2019 Waste Reduction Student Scholarships

Congratulations to our 2019 Student Scholarship Recipients! 

Rohith Moolakatt – Northgate High School

Rohith first became involved in environmental issues as a seventh grader when became concerned about the California drought. After his sophomore year at Northgate High School he attended a program to study climate change and marine science in UC San Diego for a summer and decided to devote his efforts to environmental protection.

As a junior, he took AP Environmental Science and co-founded the Northgate Environmental Protection Agency (NEPA). NEPA has rejuvenated the recycling and composting program at Northgate, promoted reusable water bottles and the new water filling stations, and hosted beach clean ups with the Surfrider Foundation. Rohith and his Northgate EPA team set up and maintain three stream stations throughout their campus. This was a significant success on multiple fronts that included a drastic reduction to a rodent issue that the custodial team had been dealing with and the end results of creating an effective sorting program for their campus that they are continuing to improve upon.

To sustain these efforts after graduation, NEPA has recruited a leadership team of juniors and sophomores. NEPA has also established a relationship with the environmental clubs of Foothill Middle School and Walnut Acres so that students that enter Northgate will have a strong background in recycling and composting and other environmental initiatives.

This spring, NEPA hosted a showing of the movie, Straws for the Northgate, Foothill and Walnut Acres Elementary community that was a full house of extended families and students. Each school gave presentations on the larger issues with providing immediate call to actions that attendees to consider.

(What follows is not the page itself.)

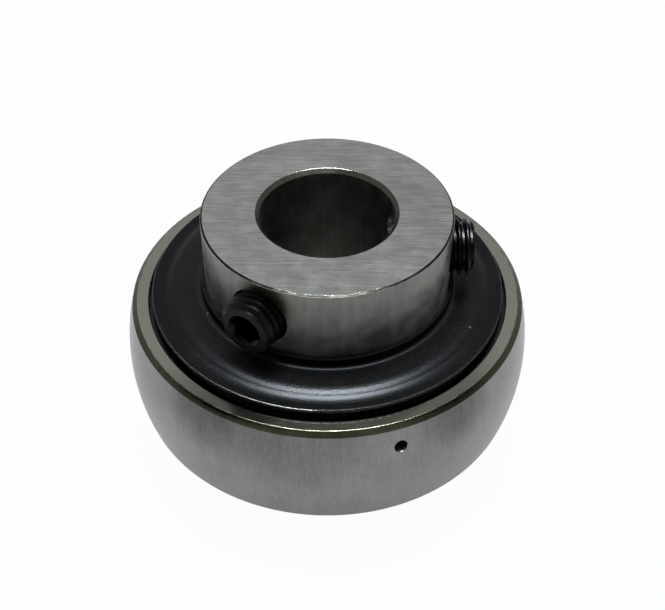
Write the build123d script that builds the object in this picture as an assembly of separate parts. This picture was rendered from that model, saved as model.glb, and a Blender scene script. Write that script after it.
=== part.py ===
from build123d import *
import math
import os

# Insert bearing with a spherical outer ring and a long inner ring held to its shaft by two set screws.
# The origin is the centre of the spherical surface, on the shaft axis.
# +Z runs along the shaft toward the long end of the inner ring, and the first set screw points along +X.
# Lengths are millimetres and angles are degrees, counted from +X toward +Y.

# Outer ring
sphere_diameter = 47.0
outer_wall_thickness = 2.761
edge_chamfer_width = 0.54
edge_chamfer_height = 0.525
seal_seat_step = 1.25
seal_seat_depth = 1.9
face_edge_break = 0.1

# Lubrication hole through the outer ring
lubrication_hole_diameter = 1.5
lubrication_hole_height = 4.3
lubrication_hole_angle = -69.0

# Inner ring
bore_diameter = 15.0
bore_chamfer = 0.45
short_end_height = 12.7
land_step = 0.1
land_beyond_flinger = 0.95
end_chamfer = 0.2

# Balls and raceways
ball_count = 8
ball_gap = 4.882
race_depth = 1.339
race_clearance = 0.02
race_conformity = 0.52

# Riveted ribbon cage
cage_thickness = 0.6
cage_width = 2.7
pocket_clearance = 0.08
rivet_diameter = 1.2
rivet_head_diameter = 1.9
rivet_head_height = 0.45
rivet_head_round = 0.3

# Seals: a steel insert in the outer ring with a rubber lip that wipes the inner ring
seal_cage_gap = 0.271
insert_thickness = 0.4
insert_land_gap = 1.5
insert_wall_height = 1.1
insert_bend_radius = 0.3
lip_cover = 0.18
lip_grip = 0.7
lip_root_gap = 1.1
lip_tip_clearance = 0.02
lip_tip_width = 0.25
lip_tip_rise = 0.85

# Flingers: dished steel discs, each pressed on the inner ring by its upturned collar
flinger_thickness = 0.35
flinger_rim_rise = 1.0
flinger_rim_gap = 0.45
flinger_rim_width = 1.45
flinger_rim_round = 0.15
flinger_step_width = 1.1
flinger_step_rise = 0.5
flinger_step_bend = 2.2
flinger_collar_bend = 0.45
flinger_collar_rise = 1.15

# Set screws, with the thread drawn at its outer diameter
screw_spacing_angle = -120.0
screw_flinger_gap = 1.925
screw_distance_from_end = 4.7
screw_diameter = 6.35
screw_length = 6.35
first_screw_stands_proud = 2.3
second_screw_stands_proud = 2.5
screw_end_chamfer = 0.42
screw_point_diameter = 3.4
screw_cup_depth = 0.8
screw_hole_clearance = 0.03
screw_hole_edge_break = 0.2
socket_across_flats = 3.175
socket_turn = -15.0
socket_depth = 3.0
socket_mouth_diameter = 3.9

# Radii and heights of the balls, raceways and cage
# The balls are as large as the outer raceway allows with the gap between them.
sphere_radius = sphere_diameter / 2
outer_race_bottom = sphere_radius - outer_wall_thickness
half_spacing = math.sin(math.pi / ball_count)
ball_radius = ((outer_race_bottom - race_clearance) * half_spacing - ball_gap / 2) / (half_spacing + 1)
pitch_radius = outer_race_bottom - race_clearance - ball_radius
inner_race_bottom = pitch_radius - ball_radius - race_clearance
race_radius = 2 * ball_radius * race_conformity
race_half_width = math.sqrt(race_radius**2 - (race_radius - race_depth) ** 2)
pocket_radius = ball_radius + pocket_clearance
cage_half_height = pocket_radius + cage_thickness
cage_inner_radius = pitch_radius - cage_width / 2
cage_outer_radius = pitch_radius + cage_width / 2

# Radii and heights of the rings
outer_shoulder_radius = outer_race_bottom - race_depth
seal_seat_radius = outer_shoulder_radius + seal_seat_step
seal_seat_height = cage_half_height + seal_cage_gap + lip_cover
outer_half_width = seal_seat_height + seal_seat_depth
bore_radius = bore_diameter / 2
land_radius = inner_race_bottom + race_depth
extension_radius = land_radius - land_step

# Radii and heights of the seals, flingers and screws
insert_inner_radius = land_radius + insert_land_gap
insert_top_height = seal_seat_height + insert_wall_height
flinger_rim_radius = seal_seat_radius - flinger_rim_gap
flinger_rim_height = outer_half_width + flinger_rim_rise
flinger_top_height = flinger_rim_height + flinger_step_rise
land_half_width = flinger_top_height + land_beyond_flinger
screw_radius = screw_diameter / 2
screw_height = flinger_top_height + screw_flinger_gap + screw_radius
screw_outer_ends = [extension_radius + first_screw_stands_proud, extension_radius + second_screw_stands_proud]
long_end_height = screw_height + screw_distance_from_end

ON_PLANE = (Align.CENTER, Align.CENTER, Align.MIN)


def mirrored(points):
    """The same outline points on the other side of the ball plane, in reverse order."""
    return [(radius, -height) for radius, height in reversed(points)]


def turned(outline):
    """A solid turned about the shaft axis from a closed outline of radius and height."""
    return revolve(make_face(Plane.XZ * outline), Axis.Z, 360)


def radial_plane(angle, height, distance):
    """A plane that faces straight out from the shaft axis."""
    outward = Vector(math.cos(math.radians(angle)), math.sin(math.radians(angle)), 0)
    return Plane(origin=distance * outward + Vector(0, 0, height), x_dir=(0, 0, 1), z_dir=outward)


def radial_hole(angle, height, diameter, start, end):
    """The cylinder that a drill removes between two distances from the shaft axis."""
    return extrude(radial_plane(angle, height, start) * Circle(diameter / 2), end - start)


def polar(radius, angle):
    """A location on the ball plane, at a radius and an angle about the shaft axis."""
    return Pos(radius * math.cos(math.radians(angle)), radius * math.sin(math.radians(angle)), 0)


def one_side(piece, side):
    """The piece as drawn on the long side, or its mirror image on the short side."""
    return piece if side > 0 else piece.mirror(Plane.XY)


def outer_ring():
    """Outer ring: sphere outside, deep-groove raceway and two seal seats inside."""
    chamfer_height = outer_half_width - edge_chamfer_height
    chamfer_radius = math.sqrt(sphere_radius**2 - chamfer_height**2)
    long_side = [
        (chamfer_radius, chamfer_height),
        (chamfer_radius - edge_chamfer_width, outer_half_width),
        (seal_seat_radius + face_edge_break, outer_half_width),
        (seal_seat_radius, outer_half_width - face_edge_break),
        (seal_seat_radius, seal_seat_height),
        (outer_shoulder_radius, seal_seat_height),
        (outer_shoulder_radius, race_half_width),
    ]
    short_side = mirrored(long_side)
    race = ThreePointArc(long_side[-1], (outer_race_bottom, 0), short_side[0])
    sphere = ThreePointArc(short_side[-1], (sphere_radius, 0), long_side[0])
    ring = turned(Polyline(*long_side) + race + Polyline(*short_side) + sphere)
    drilled_to = outer_shoulder_radius - lubrication_hole_diameter
    return ring - radial_hole(
        lubrication_hole_angle, lubrication_hole_height, lubrication_hole_diameter, drilled_to, sphere_radius
    )


def inner_ring():
    """Inner ring: bore, raceway, ground land and the long end with its screw holes."""
    outline = [
        (land_radius, race_half_width),
        (land_radius, land_half_width),
        (extension_radius, land_half_width + land_step),
        (extension_radius, long_end_height - end_chamfer),
        (extension_radius - end_chamfer, long_end_height),
        (bore_radius + bore_chamfer, long_end_height),
        (bore_radius, long_end_height - bore_chamfer),
        (bore_radius, bore_chamfer - short_end_height),
        (bore_radius + bore_chamfer, -short_end_height),
        (extension_radius - end_chamfer, -short_end_height),
        (extension_radius, end_chamfer - short_end_height),
        (extension_radius, -land_half_width - land_step),
        (land_radius, -land_half_width),
        (land_radius, -race_half_width),
    ]
    race = ThreePointArc(outline[-1], (inner_race_bottom, 0), outline[0])
    ring = turned(Polyline(*outline) + race)
    hole_diameter = screw_diameter + 2 * screw_hole_clearance
    for number, outer_end in enumerate(screw_outer_ends):
        angle = number * screw_spacing_angle
        ring -= radial_hole(angle, screw_height, hole_diameter, bore_radius / 2, outer_end)
    wall_middle = (bore_radius + extension_radius) / 2
    rims = ring.edges().filter_by(GeomType.BSPLINE)
    mouths = [rim for rim in rims if math.hypot(rim.center().X, rim.center().Y) > wall_middle]
    return chamfer(mouths, screw_hole_edge_break)


def ball_angle(number):
    """The angle of a ball about the shaft axis, with a cage web over +X."""
    return (number + 0.5) * 360 / ball_count


def ball(number):
    """One ball, touching neither raceway by the race clearance."""
    return polar(pitch_radius, ball_angle(number)) * Sphere(ball_radius)


def web_angle(number):
    """The angle of a cage web, halfway between two balls."""
    return ball_angle(number) - 180 / ball_count


def cage_half(side):
    """Half of the ribbon cage: flat webs joined by rounded pockets, on one side of the ball plane."""
    band = Cylinder(cage_outer_radius, cage_half_height, align=ON_PLANE)
    band -= Cylinder(cage_inner_radius, cage_half_height, align=ON_PLANE)
    half = Cylinder(cage_outer_radius, cage_thickness, align=ON_PLANE) & band
    rivet_hole = Cylinder(rivet_diameter / 2, 4 * cage_thickness)
    for number in range(ball_count):
        half += (polar(pitch_radius, ball_angle(number)) * Sphere(cage_half_height)) & band
    for number in range(ball_count):
        half -= polar(pitch_radius, ball_angle(number)) * Sphere(pocket_radius)
        half -= polar(pitch_radius, web_angle(number)) * rivet_hole
    return one_side(half, side)


def rivet():
    """A rivet with a rounded head on each side of the two cage halves."""
    head = Pos(0, 0, cage_thickness) * Cylinder(rivet_head_diameter / 2, rivet_head_height, align=ON_PLANE)
    pin = Cylinder(rivet_diameter / 2, 2 * cage_thickness) + head + head.mirror(Plane.XY)
    crown_height = cage_thickness + rivet_head_height / 2
    crowns = [edge for edge in pin.edges().filter_by(GeomType.CIRCLE) if abs(edge.center().Z) > crown_height]
    return fillet(crowns, rivet_head_round)


def cage_rivets():
    """The rivets as separate solids, one through each web."""
    webs = [polar(pitch_radius, web_angle(number)) for number in range(ball_count)]
    return Compound(children=[web * rivet() for web in webs])


def seal_insert(side):
    """Steel seal insert: a flat ring with a turned-up wall pressed into the outer ring."""
    skin = FilletPolyline(
        (insert_inner_radius, seal_seat_height),
        (seal_seat_radius, seal_seat_height),
        (seal_seat_radius, insert_top_height),
        radius=insert_bend_radius + insert_thickness,
    )
    return one_side(turned(skin.offset_2d(insert_thickness, side=Side.LEFT)), side)


def seal_lip(side):
    """Rubber seal: moulded round the insert's inner edge, with a lip that leans out to the inner ring."""
    bottom = seal_seat_height - lip_cover
    top = seal_seat_height + insert_thickness + lip_cover
    tip_radius = land_radius + lip_tip_clearance
    root_radius = land_radius + lip_root_gap
    grip_radius = insert_inner_radius + lip_grip
    outline = Polyline(
        (grip_radius, bottom),
        (grip_radius, seal_seat_height),
        (insert_inner_radius, seal_seat_height),
        (insert_inner_radius, seal_seat_height + insert_thickness),
        (grip_radius, seal_seat_height + insert_thickness),
        (grip_radius, top),
        (root_radius, top),
        (tip_radius + lip_tip_width, top + lip_tip_rise),
        (tip_radius, top + lip_tip_rise),
        (tip_radius, top + lip_tip_rise - lip_tip_width),
        (root_radius - lip_tip_width, bottom),
        close=True,
    )
    return one_side(turned(outline), side)


def flinger(side):
    """Dished steel flinger: an upturned collar on the inner ring, a stepped disc and a rounded rim."""
    collar_radius = land_radius + flinger_thickness
    step_outer_radius = flinger_rim_radius - flinger_rim_width
    skin = FilletPolyline(
        (collar_radius, flinger_top_height + flinger_collar_rise),
        (collar_radius, flinger_top_height),
        (step_outer_radius - flinger_step_width, flinger_top_height),
        (step_outer_radius, flinger_rim_height),
        (flinger_rim_radius, flinger_rim_height),
        radius=[flinger_collar_bend, flinger_step_bend, flinger_step_bend],
    )
    disc = turned(skin.offset_2d(flinger_thickness, side=Side.RIGHT))
    rims = disc.edges().filter_by(GeomType.CIRCLE).group_by(SortBy.RADIUS)[-1]
    return one_side(fillet(rims.sort_by(Axis.Z)[-1], flinger_rim_round), side)


def set_screw(number):
    """Set screw with a hexagon socket in its outer end and a cup point at the shaft."""
    point_radius = screw_point_diameter / 2
    point_height = screw_radius - point_radius
    outline = Polyline(
        (0, 0),
        (screw_radius - screw_end_chamfer, 0),
        (screw_radius, -screw_end_chamfer),
        (screw_radius, point_height - screw_length),
        (point_radius, -screw_length),
        (0, screw_cup_depth - screw_length),
        close=True,
    )
    screw = turned(outline)
    socket = RegularPolygon(socket_across_flats / 2, 6, major_radius=False, rotation=socket_turn)
    screw -= extrude(socket, -socket_depth)
    mouth_height = (socket_mouth_diameter - socket_across_flats) / 2
    mouth = Cone(socket_across_flats / 2, socket_mouth_diameter / 2, mouth_height, align=ON_PLANE)
    screw -= Pos(0, 0, -mouth_height) * mouth
    return radial_plane(number * screw_spacing_angle, screw_height, screw_outer_ends[number]) * screw


pieces = {
    "outer_ring": outer_ring(),
    "inner_ring": inner_ring(),
    "cage_upper": cage_half(1),
    "cage_lower": cage_half(-1),
    "cage_rivets": cage_rivets(),
}
for name, side in (("upper", 1), ("lower", -1)):
    pieces[f"seal_insert_{name}"] = seal_insert(side)
    pieces[f"seal_lip_{name}"] = seal_lip(side)
    pieces[f"flinger_{name}"] = flinger(side)
for number in range(ball_count):
    pieces[f"ball_{number + 1}"] = ball(number)
for number in range(len(screw_outer_ends)):
    pieces[f"set_screw_{number + 1}"] = set_screw(number)

os.makedirs("parts", exist_ok=True)
for name, piece in pieces.items():
    export_step(piece, f"parts/{name}.step")
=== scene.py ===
import math

import bmesh
import bpy
from mathutils import Matrix, Vector


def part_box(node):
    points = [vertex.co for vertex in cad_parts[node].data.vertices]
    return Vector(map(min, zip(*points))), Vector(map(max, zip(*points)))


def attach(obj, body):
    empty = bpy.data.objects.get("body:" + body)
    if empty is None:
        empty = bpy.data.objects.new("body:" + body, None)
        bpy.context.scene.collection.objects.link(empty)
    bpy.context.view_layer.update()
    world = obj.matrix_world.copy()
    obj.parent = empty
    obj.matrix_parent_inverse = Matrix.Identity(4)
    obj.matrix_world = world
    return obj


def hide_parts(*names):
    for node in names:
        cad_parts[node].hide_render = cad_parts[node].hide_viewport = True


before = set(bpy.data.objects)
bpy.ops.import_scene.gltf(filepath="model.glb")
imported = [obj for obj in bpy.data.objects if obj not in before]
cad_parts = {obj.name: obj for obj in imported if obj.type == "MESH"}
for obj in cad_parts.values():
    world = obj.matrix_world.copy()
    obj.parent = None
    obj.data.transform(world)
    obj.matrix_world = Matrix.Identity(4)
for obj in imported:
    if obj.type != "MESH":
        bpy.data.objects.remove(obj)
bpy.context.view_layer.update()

# Insert bearing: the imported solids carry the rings, flingers, seals, balls and cage with detailed finishes.
# The set screws are drawn here with their thread. Lengths are metres, and MM turns millimetres into them.
MM = 0.001

# Camera: the place, lens and framing that fit the photograph's ellipses
image_width_pixels = 665
sensor_width = 36.0
focal_length_pixels = 1164.5
camera_distance = 137.57 * MM
camera_elevation = math.radians(42.96)
camera_azimuth = math.radians(-88.5)
aim_height = 4.18 * MM
aim_offset_pixels = 5.27
nearest_view = 10.0 * MM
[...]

Rohith’s video shows the progress has been made in reducing waste at Northgate.

https://drive.google.com/file/d/19sPfxhCvrMmL7s9eVE597hmCJ5M1UZuJ/view?usp=sharing

Rohith lives in Walnut Creek and will be studying Environmental Science at the University of California, Berkeley.

 

Ava MacKay – Acalanes High School

Ava joined the Environmental Board of the Leadership Program at Acalanes High School at the end of her sophomore year and served as the head of the Board as a senior.

The goal of the Environmental Board is to educate students on how to reduce their waste and how to become eco-friendlier on and off campus. To educate students, faculty and staff about proper sorting of recyclable and compostable materials, the Environmental Board provided guidelines to students and made presentations to all of the staff at the school and to the school’s governing board.

Ava also supported the AP Environmental Science class to create a bin monitoring program, where students sign up to work a shift at lunch that helps fellow students place their materials in the correct bins. The Environmental Board has helped to make other changes on campus, switching from ketchup packets to ketchup pumps and from styrofoam cups to compostable paper cups in the cafeteria.

With their involvement, the stations have been kept as three stream stations with keeping the bins together so they do not migrate around campus that is often a problem on high school campuses. Ava and her team have kept waste reduction and sorting as a focus for their administration to support. Through these and other efforts the diversion rate at Acalanes has increased from 40% in 2018 to 54% this school year.

Ava’s video “Acalanes Goes Green” illustrates the sorting procedures at Acalanes.

https://www.youtube.com/watch?v=OVZDzN22vfk

Ava lives in Lafayette and will be studying Communications at California State University, Chico.

 

Emily Tamkin – Campolindo High School

Emily joined the Environmental Club as a freshman and helped to transform the recycling and composting program at Campolindo from “a sea of black trash cans” to a fully integrated three-bin system. The new system was implemented in 2017 and gradually, students, faculty and staff have developed the “muscle memory” of sorting the trash instead of dumping it all.

The key to success at Campolindo is a sustained effort passing the leadership torch from graduating seniors to incoming freshmen and sophomores.

Emily and her team have had some challenges over the school year, but have been maintaining their three bins sorting station system on campus and keeping it as a focus of interest for their administration to support. Through these efforts, the diversion rate at Campolindo has gradually increased from 31% in 2017 to 48% this school year.

For Emily’s video, the Environmental Club recruited teachers to spread the word about the recycling and composting program at Campolindo.

https://www.youtube.com/watch?v=j2gKrN8KglQ

Emily lives in Lafayette and will be studying Biology at Bates College.